In addition, electrical down-hole heaters have been proposed, which involve the provision electrical current to generate heat to the vicinity of the wellbore, increase temperature, lower oil viscosity and improve oil production rate (Rodriguez et al. 2008). The technique eliminates the injection of heat carrying fluids into the well; however, the distribution of heat through the entire oil-bearing geologic formation remains one of the major drawbacks of the technique (Weissman et al. 1996). On the other hand, the CAPRI process has the ability to further upgrade the thermally cracked heavy crude oil by THAI process to almost light crude, as it flows across the catalyst liner along the ‘toe-to-heel’ horizontal production wellbore of the CAPRI. Therefore, in this paper, the potential of the newly proposed novel THAI–CAPRI process for heavy oil recovery and upgrading in situ would be reviewed in comparison to other thermal EOR technologies, with the hope that findings will help direct future research and experiment towards providing practical solutions to the challenges presently encountered in heavy oil and bitumen exploitation.

THAI–CAPRI process

Commonly used thermal EOR processes for the recovery of heavy oil such as steam flooding, CSS, conventional ISC, etc., uses vertical injection and vertical production (VIVP) wells, which operations are long-distance displacement, as the mobilised oil pathway to the production well is hundreds of metres. However, the advent of horizontal well technology leads to the development of short-distance oil displacement processes such as SAGD, vapour extraction (VAPEX), toe-to-heel steam flooding (THSF), and THAI. However, the concept of the THAI process was developed in the 1990s by the Improved Oil Recovery group at the University of Bath (Greaves et al. 2001), and was first field tested early 2005 by Petrobank Energy and Resource Ltd., at Christina Lake, Athabasca tar sands, Alberta, Canada (Greaves 2004). THAI—“toe-to-heel” air injection integrates in situ combustion and horizontal production well concept, as illustrated in Fig. 2 (Greaves and Turta 1997).

Fig. 2
figure 2

Schematic representation of the THAI–CAPRI process

The process commences by burning a small fraction of the oil in the reservoir, thereby releasing high temperature oxidation (HTO) energy from the combustion reaction between the injected enriched air and hydrocarbons. The continuous air injection propagates the combustion front from the toe-position to the heel of the horizontal producer well, as illustrated in Fig. 2 (Greaves and Xia 2004). As shown in Fig. 2, the mobilised oil ahead of the combustion front flow short-distance downstream by gravity into the horizontal producer well.

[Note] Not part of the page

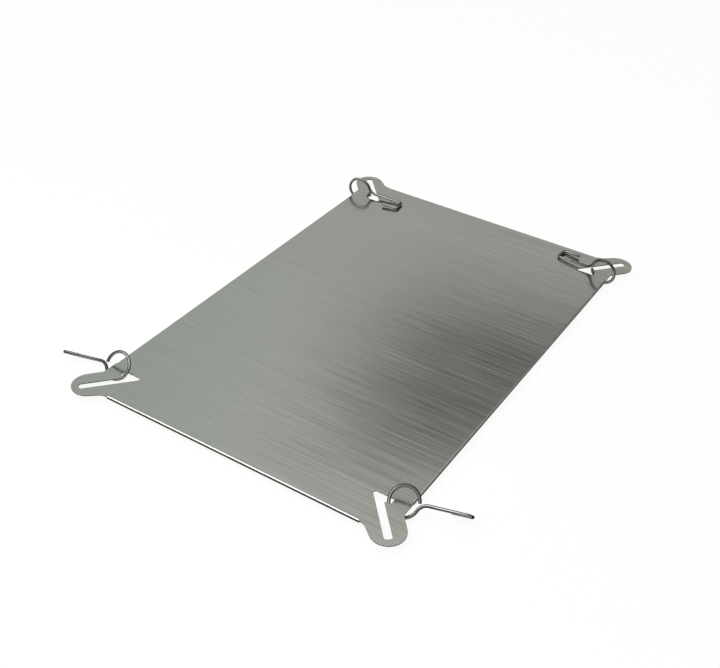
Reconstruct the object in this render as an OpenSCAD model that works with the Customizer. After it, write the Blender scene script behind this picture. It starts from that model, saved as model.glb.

To bypass expansive surface upgrading process, further upgrading of the heavy oil to almost light oil in situ in addition to thermal upgrading can be achieved by the catalytic layer incorporated to horizontal well section. This objective was accomplished in 1998, by the Petroleum Recovery Institute (PRI), Calgary, Canada, in collaboration with the University of Bath Improved Oil Recovery group. The CAPRI process involves incorporating an active catalyst layer between the concentric slotted liners of the horizontal production well(s), as illustrated in Figs. 2 and 3 below (Xia and Greaves 2001a, b; Greaves and Rigby 2008).

Fig. 3
figure 3

Cross-section of production well with gravel-packed catalyst layer

Furthermore, few laboratory-scale experiments have been conducted to demonstrate the ability of the THAI–CAPRI process for heavy recovery and upgrading, such as Xia and Greaves (2001a, b) investigation of Wolf Lake heavy oil using Ni-Mo and Co-Mo hydrodesulphurization (HDS) catalysts, and a 3D physical model of THAI–CAPRI at temperatures ranging from 500 to 600 °C and water–air ratio of 1.1 m3/1,000 sm3. The feedstock was Athabasca tar sand bitumen with density of 1007.7 kg/m3 and viscosity 1,000,000 mPas measured at 20 °C. During the experiment, the produced gas was constantly monitored by a three Servomex gas analyser (O2, CO, and CO2). The result shows that THAI process alone achieves nearly ten points increase in the API gravity of the produced oil by pyrolysis, which was further increased in the range of 4–7 points API gravity by the incorporation of catalytic upgrading process in situ (CAPRI), with the produced oil having low viscosity of 10 mPas at 20 °C and 80 % recovery of OOIP. Subsequently, Xia et al. (2002) demonstrated the THAI–CAPRI process potential with a series 3D combustion cell experiments, using Lloydminster heavy crude oil with API gravity of 11.9° API and Co-Mo (HDS) catalyst at a temperature of 500–550 °C. It was found that oil recovery was 79 % OOIP and upgraded oil API gravity of 23° API with low viscosity of 20–30 mPas. The effluent gas compositions include light hydrocarbons (C1–C5, H2, CO, CO2, H2S, etc.). Based on the results from literatures, it shows that THAI–CAPRI process has the potential to convert heavy crude oil to almost light crude oil in a single step, without further surface upgrade required. The oxidation reaction between hydrocarbons and oxygen generates heat and flue gas in situ to drive the thermal as well as catalytic upgrading reactions. The temperature of the in situ combustion can be controlled by controlling the air injection rate. However, high temperature oxidation (HTO) is desired over low  temperature oxidation (LTO).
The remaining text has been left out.